The competition is coming for the fee, too
One more pressure deserves naming, because it bears on the durability of even the trading franchise. The
take rate — the percentage Coinbase skims from each retail trade — has long been generous by the standards of
traditional brokerage, a legacy of crypto's early, under-competed years. That premium is exactly the kind of
thing competition exists to destroy.
Robinhood and a widening field of brokerages and exchanges now offer crypto trading at thinner margins, courting
the same retail flow with lower fees and slicker funnels. The history of every brokerage product in the modern
era — equities, options, FX — is the same one-way ratchet: fees compress toward zero as competitors arrive and
customers learn what they are paying. Coinbase's retail take rate sits at the top of a slope that has only ever
pointed downward in every adjacent market. The bull case implicitly assumes Coinbase holds its premium pricing
on the strength of trust and compliance. That is worth something — being the legitimate, regulated venue is a
real moat against the fly-by-night exchanges — but it is not worth a permanent fee premium against legitimate,
regulated, lower-cost competitors. So the trading leg faces volume that is cyclical and a take rate that is
structurally compressing, while the stablecoin leg faces rate sensitivity and revenue-share clawbacks. There
is no leg of this business that is not leaning into a headwind it cannot fully control.
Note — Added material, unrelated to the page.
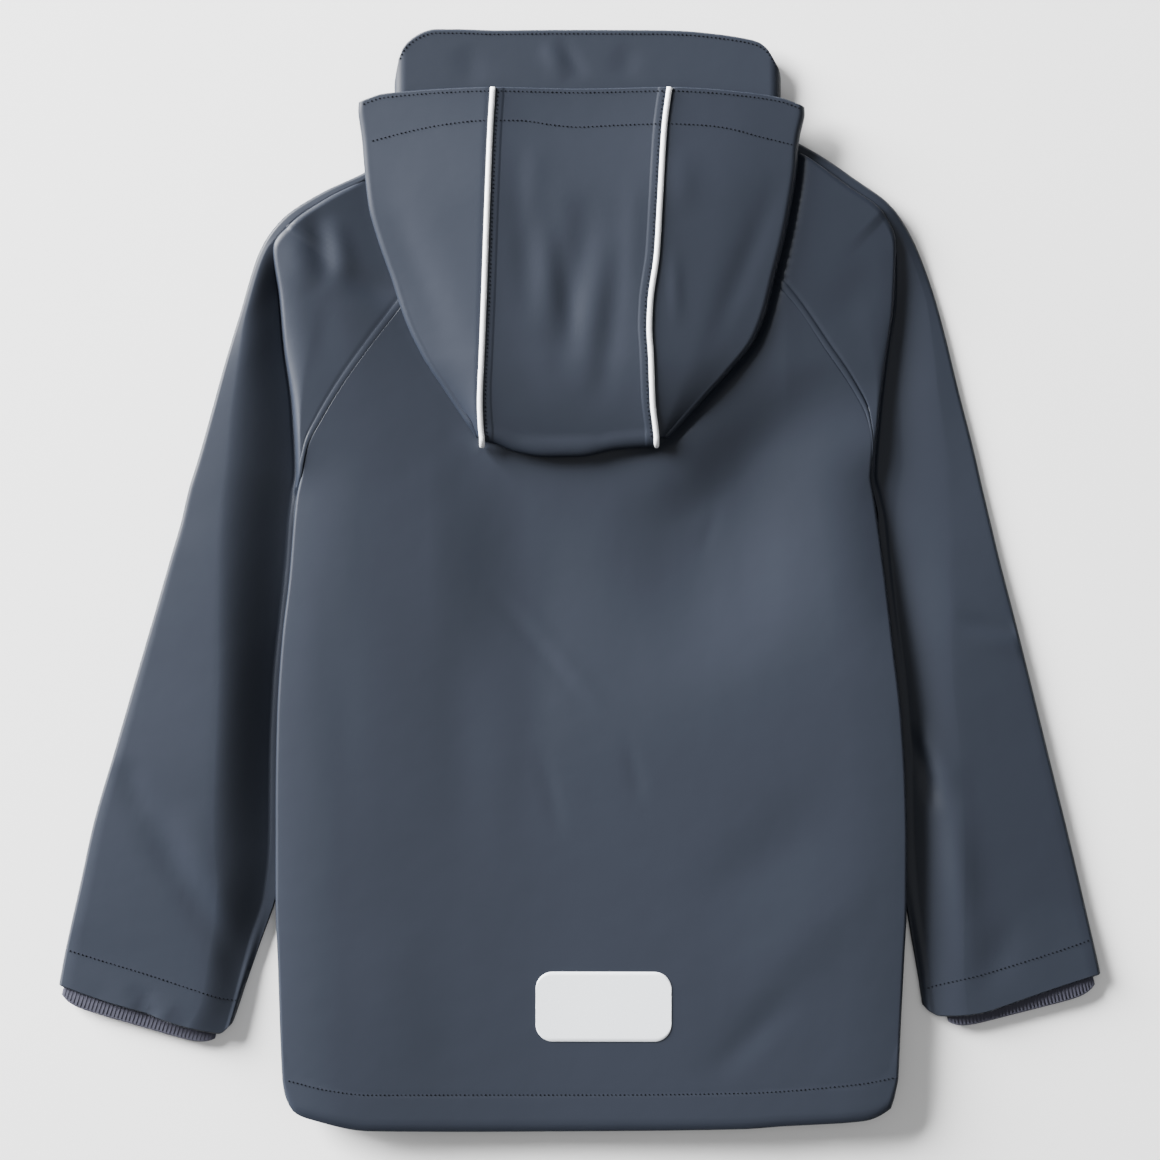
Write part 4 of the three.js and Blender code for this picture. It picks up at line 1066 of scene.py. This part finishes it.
cuffRuns = [
    along([(-305.7, -222.6), (-290.1, -227.4), (-256.5, -237.4), (-227.1, -247), (-215.1, -250.8),
           (-206.5, -252.3)]),
    along([(209.5, -245), (218.4, -242.3), (242.7, -236.4), (263.7, -230.1), (293.1, -220.8),
           (307.5, -215.8)]),
]
sew("sleeveStitches", [sleeveLeft, sleeveRight], cuffRuns)
collarX = np.linspace(-107.5, 117.5, 240)
collarRun = np.stack([collarX, collarTop(collarX) - sewing["collarEdge"]], -1)
sew("collarStitches", [collarBand], [collarRun])
print("stitching made")

# Patch
patch = {"width": 81, "height": 41.5, "corner": 10, "thick": 0.3, "x": 14.4, "y": -255.3}


def makePatch():
    half, corner = patch["width"] / 2, patch["corner"]
    across = np.concatenate([-half + corner * (1 - np.cos(np.linspace(0, math.pi / 2, 12))),
                             np.linspace(-half + corner, half - corner, 24)[1:-1],
                             half - corner * (1 - np.cos(np.linspace(math.pi / 2, 0, 12)))])
    rows = []
    for up in np.linspace(-1, 1, 20):
        past = np.maximum(0, np.abs(across) - (half - corner))
        tall = patch["height"] / 2 - corner + np.sqrt(np.maximum(corner**2 - past**2, 0))
        x, y = patch["x"] + across, patch["y"] + up * tall
        rows.append(np.stack([x, y, bodyTop(x, y) + 0.05 + patch["thick"] / 2], -1))
    return clothShell("reflectivePatch", np.array(rows), patch["thick"])


reflectivePatch = finish(makePatch(), patchFinish, "patch", "reflective_patch")

# The hidden press studs stay the solids, with a finish of their own
for number in range(1, 7):
    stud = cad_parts[f"press_stud_{number}"]
    stud.data.materials.clear()
    stud.data.materials.append(studFinish)

# Floor, light and camera
studio = {
    "keyPower": 4000, "keySize": 3.4, "keyPlace": (-4.65, 3.1, 1.62),
    "fillPower": 14, "fillSize": 2.0, "fillPlace": (0.4, -0.3, 2.4),
    "sky": 0.25, "floor": 0.9,
}
bpy.ops.mesh.primitive_plane_add(size=8, location=(0, 0, -0.0005))
floor = bpy.context.object
floor.name = "paleFloor"
floorFinish = bpy.data.materials.new("paleFloor")
floorFinish.use_nodes = True
floorShader = floorFinish.node_tree.nodes["Principled BSDF"]
floorShader.inputs["Base Color"].default_value = (studio["floor"], studio["floor"], studio["floor"], 1)
floorShader.inputs["Roughness"].default_value = 0.9
floor.data.materials.append(floorFinish)


def softbox(name, place, size, power):
    lamp = bpy.data.lights.new(name, "AREA")
    lamp.shape = "SQUARE"
    lamp.size = size
    lamp.energy = power
    box = linked(name, lamp)
    box.location = place
    box.rotation_euler = (-Vector(place)).to_track_quat("-Z", "Y").to_euler()


softbox("keyLight", studio["keyPlace"], studio["keySize"], studio["keyPower"])
softbox("fillLight", studio["fillPlace"], studio["fillSize"], studio["fillPower"])
world = bpy.data.worlds.new("studio")
world.use_nodes = True
background = world.node_tree.nodes["Background"]
background.inputs["Color"].default_value = (1, 1, 1, 1)
background.inputs["Strength"].default_value = studio["sky"]
bpy.context.scene.world = world

view = {"height": 2.2, "across": 0.696, "focus": 0.008, "aside": 0.0003}
lens = bpy.data.cameras.new("camera")
lens.sensor_width = 36
lens.lens = lens.sensor_width * (view["height"] - view["focus"]) / view["across"]
lens.clip_start = 0.05
camera = linked("camera", lens)
camera.location = (view["aside"], 0, view["height"])
bpy.context.scene.camera = camera
print("stage set")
What's genuinely working, in fairness
It would be dishonest to leave it there, because Coinbase is not Lucid and it is not a dying company. Several
things in the quarter are genuinely, durably good, and a forensic read that ignored them would be propaganda.
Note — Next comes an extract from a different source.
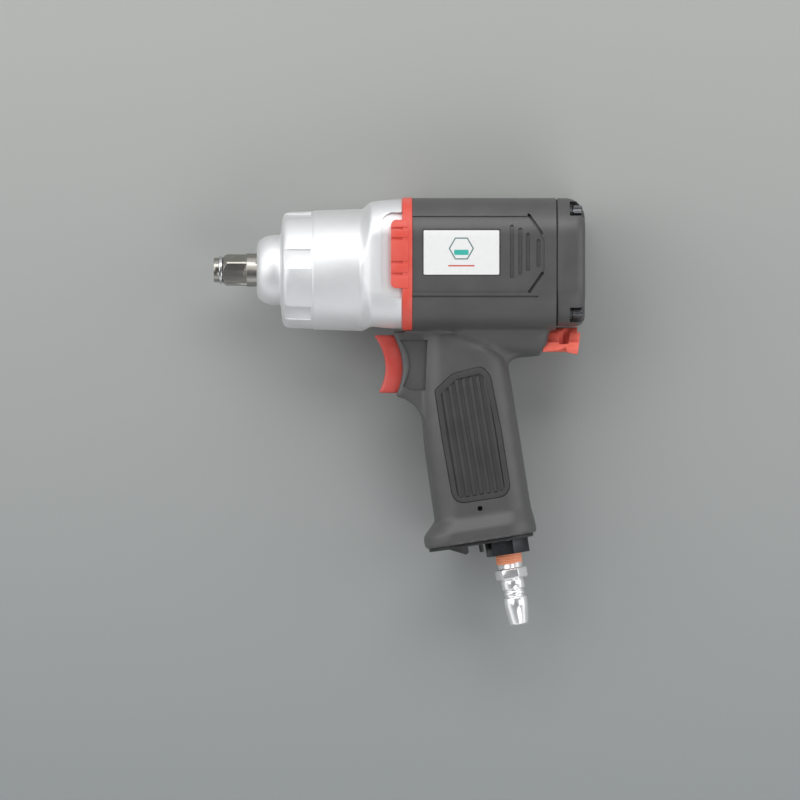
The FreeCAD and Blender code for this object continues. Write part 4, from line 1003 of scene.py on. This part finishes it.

The company posted its thirteenth consecutive quarter of positive adjusted EBITDA — $303 million, even in a
brutal trading environment. That streak is real and it matters: it shows a cost structure that can stay
profitable on an adjusted basis through a downturn, which most of the crypto industry cannot claim. Its crypto
trading market share reached an all-time high of 8.6%, meaning that even as the pie shrank, Coinbase took a
larger slice — it is winning its category while the category contracts. Regulatory clarity in the United States
has, on balance, moved in its favor, and a more rationalized rulebook is a genuine long-term asset for the most
compliant large exchange. And the subscription line, denominator illusion notwithstanding, does contain real
recurring revenue — custody, staking, and services that are stickier than trading fees. Coinbase is the
best-run, best-capitalized, most legitimate company in its sector. None of that is in dispute.
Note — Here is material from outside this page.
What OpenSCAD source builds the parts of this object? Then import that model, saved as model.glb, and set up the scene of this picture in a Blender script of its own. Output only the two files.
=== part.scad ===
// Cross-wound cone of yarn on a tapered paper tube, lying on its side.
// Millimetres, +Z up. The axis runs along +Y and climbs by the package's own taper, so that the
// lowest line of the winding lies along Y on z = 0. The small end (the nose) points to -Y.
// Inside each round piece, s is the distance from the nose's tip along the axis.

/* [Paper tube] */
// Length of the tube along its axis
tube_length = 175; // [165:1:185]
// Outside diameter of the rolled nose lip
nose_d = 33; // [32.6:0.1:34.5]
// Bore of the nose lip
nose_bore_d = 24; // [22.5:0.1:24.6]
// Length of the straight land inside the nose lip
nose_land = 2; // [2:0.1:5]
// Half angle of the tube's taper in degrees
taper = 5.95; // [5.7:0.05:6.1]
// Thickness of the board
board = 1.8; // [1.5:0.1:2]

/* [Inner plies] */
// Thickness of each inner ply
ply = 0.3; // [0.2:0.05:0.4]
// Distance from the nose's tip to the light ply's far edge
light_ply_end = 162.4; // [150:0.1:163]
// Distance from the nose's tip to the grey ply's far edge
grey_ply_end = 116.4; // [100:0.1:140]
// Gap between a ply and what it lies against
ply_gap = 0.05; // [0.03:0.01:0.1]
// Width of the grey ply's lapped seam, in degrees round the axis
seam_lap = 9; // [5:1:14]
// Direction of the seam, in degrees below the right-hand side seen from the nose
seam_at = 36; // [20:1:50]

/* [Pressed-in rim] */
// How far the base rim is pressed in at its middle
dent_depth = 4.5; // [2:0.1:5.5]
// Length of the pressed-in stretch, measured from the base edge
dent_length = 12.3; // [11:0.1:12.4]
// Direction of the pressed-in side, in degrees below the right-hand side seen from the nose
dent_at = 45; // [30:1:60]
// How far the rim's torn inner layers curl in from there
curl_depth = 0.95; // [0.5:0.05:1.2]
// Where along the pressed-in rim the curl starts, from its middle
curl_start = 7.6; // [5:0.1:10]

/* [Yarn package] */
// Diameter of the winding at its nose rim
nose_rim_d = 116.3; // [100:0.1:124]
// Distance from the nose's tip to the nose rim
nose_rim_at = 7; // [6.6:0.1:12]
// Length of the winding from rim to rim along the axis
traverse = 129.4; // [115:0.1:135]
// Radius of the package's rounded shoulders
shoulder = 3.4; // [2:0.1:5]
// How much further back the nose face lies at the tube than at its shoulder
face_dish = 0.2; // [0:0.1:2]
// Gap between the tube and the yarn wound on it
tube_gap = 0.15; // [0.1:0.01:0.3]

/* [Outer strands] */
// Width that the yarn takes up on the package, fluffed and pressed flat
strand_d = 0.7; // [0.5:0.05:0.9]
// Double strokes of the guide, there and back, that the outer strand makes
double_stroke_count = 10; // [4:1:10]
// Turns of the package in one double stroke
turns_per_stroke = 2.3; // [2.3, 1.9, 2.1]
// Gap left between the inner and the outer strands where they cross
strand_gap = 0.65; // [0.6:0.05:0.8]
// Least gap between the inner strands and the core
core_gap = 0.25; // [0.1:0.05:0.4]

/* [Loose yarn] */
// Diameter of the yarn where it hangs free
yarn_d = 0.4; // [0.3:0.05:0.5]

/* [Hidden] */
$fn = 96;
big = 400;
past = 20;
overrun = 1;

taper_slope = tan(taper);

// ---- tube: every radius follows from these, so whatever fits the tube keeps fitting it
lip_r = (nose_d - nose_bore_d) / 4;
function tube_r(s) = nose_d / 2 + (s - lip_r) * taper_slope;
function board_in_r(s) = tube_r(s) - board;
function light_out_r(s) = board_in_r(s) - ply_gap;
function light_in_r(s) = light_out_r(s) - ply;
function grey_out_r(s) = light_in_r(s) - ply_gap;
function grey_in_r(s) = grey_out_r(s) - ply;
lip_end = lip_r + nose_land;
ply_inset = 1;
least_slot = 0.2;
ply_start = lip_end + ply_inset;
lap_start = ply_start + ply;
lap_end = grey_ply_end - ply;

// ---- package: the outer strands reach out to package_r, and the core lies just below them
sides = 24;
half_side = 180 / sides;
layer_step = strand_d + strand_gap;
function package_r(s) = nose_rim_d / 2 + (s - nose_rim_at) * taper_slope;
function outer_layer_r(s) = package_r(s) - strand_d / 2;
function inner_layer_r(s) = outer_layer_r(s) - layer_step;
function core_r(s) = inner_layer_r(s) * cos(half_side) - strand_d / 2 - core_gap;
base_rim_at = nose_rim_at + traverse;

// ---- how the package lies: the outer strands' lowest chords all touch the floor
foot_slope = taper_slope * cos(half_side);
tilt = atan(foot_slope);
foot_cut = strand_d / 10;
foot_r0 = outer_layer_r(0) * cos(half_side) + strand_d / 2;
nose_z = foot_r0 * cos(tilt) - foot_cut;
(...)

There is even a real long-horizon bull case that does not depend on the casino fiction at all: if stablecoins
become genuine payment rails, if tokenized assets migrate on-chain at scale, if Coinbase's infrastructure
becomes the regulated backbone of a larger digital-asset economy, then the company grows into something
structurally bigger and less purely speculative than it is today. That is a coherent thesis. But notice that it
is a venture thesis — a bet on a future build-out that may or may not arrive — not the "you're buying the
house, the house always wins" pitch that is used to justify the stock right now, today, at this multiple. The
honest long-term bull and the lazy casino bull are not the same argument, and only one of them survives contact
with the income statement.
What is in dispute is the casino story and the price it justifies. "Best house in a cyclical, rate-sensitive,
revenue-share-threatened business, with a real option on becoming payment infrastructure someday" is a fair
description and a reasonable thing to own at the right multiple. "The toll booth that wins whether crypto rises
or falls" is a fairy tale, and the $394 million loss is what the fairy tale costs when the tide goes out.
The kicker
The genius of the casino metaphor is that it lets you feel like the house while you are, in fact, the player —
because owning the exchange feels one level removed from owning the coin, one rung up the ladder of
sophistication, picks-and-shovels instead of gold. But the exchange's revenue is the gambling, repackaged. When
the gamblers bet less, Coinbase earns less, and when they stop, it loses money, because there is no rake without
a table and no table without players who believe the number goes up. Coinbase has spent two years telling the
market it has diversified beyond that truth. Its largest diversification is a bet on interest rates; its
proudest statistic is a side effect of the trading collapse; and its most generous profit stream is the one
every counterparty has just learned to claw back. Each of those, on its own, is survivable. The problem is that
they all point the same way, and they all point the way the gamblers were already heading: toward the exits. A
business with one cyclical engine is a cyclical. A business with three engines wired to the same cycle is a
cyclical that has spent two years and a great deal of investor-relations ingenuity convincing the market it is
something else.
The house always wins, they told you, so you bought the house. But the house posted a loss the first quarter
the gamblers grew quiet — and a thing that loses money when its customers go home was never the house at all. It
was just the rake, and the rake is only ever as full as the table.
Disclaimer
This article is produced for informational and educational purposes only and does not constitute investment advice, a solicitation, or a recommendation to buy or sell any security. All data cited reflects information available as of the publication time noted above. Market conditions may change materially between publication and when you read this. Past performance of any strategy referenced is not indicative of future results. Consult a qualified financial advisor before making investment decisions.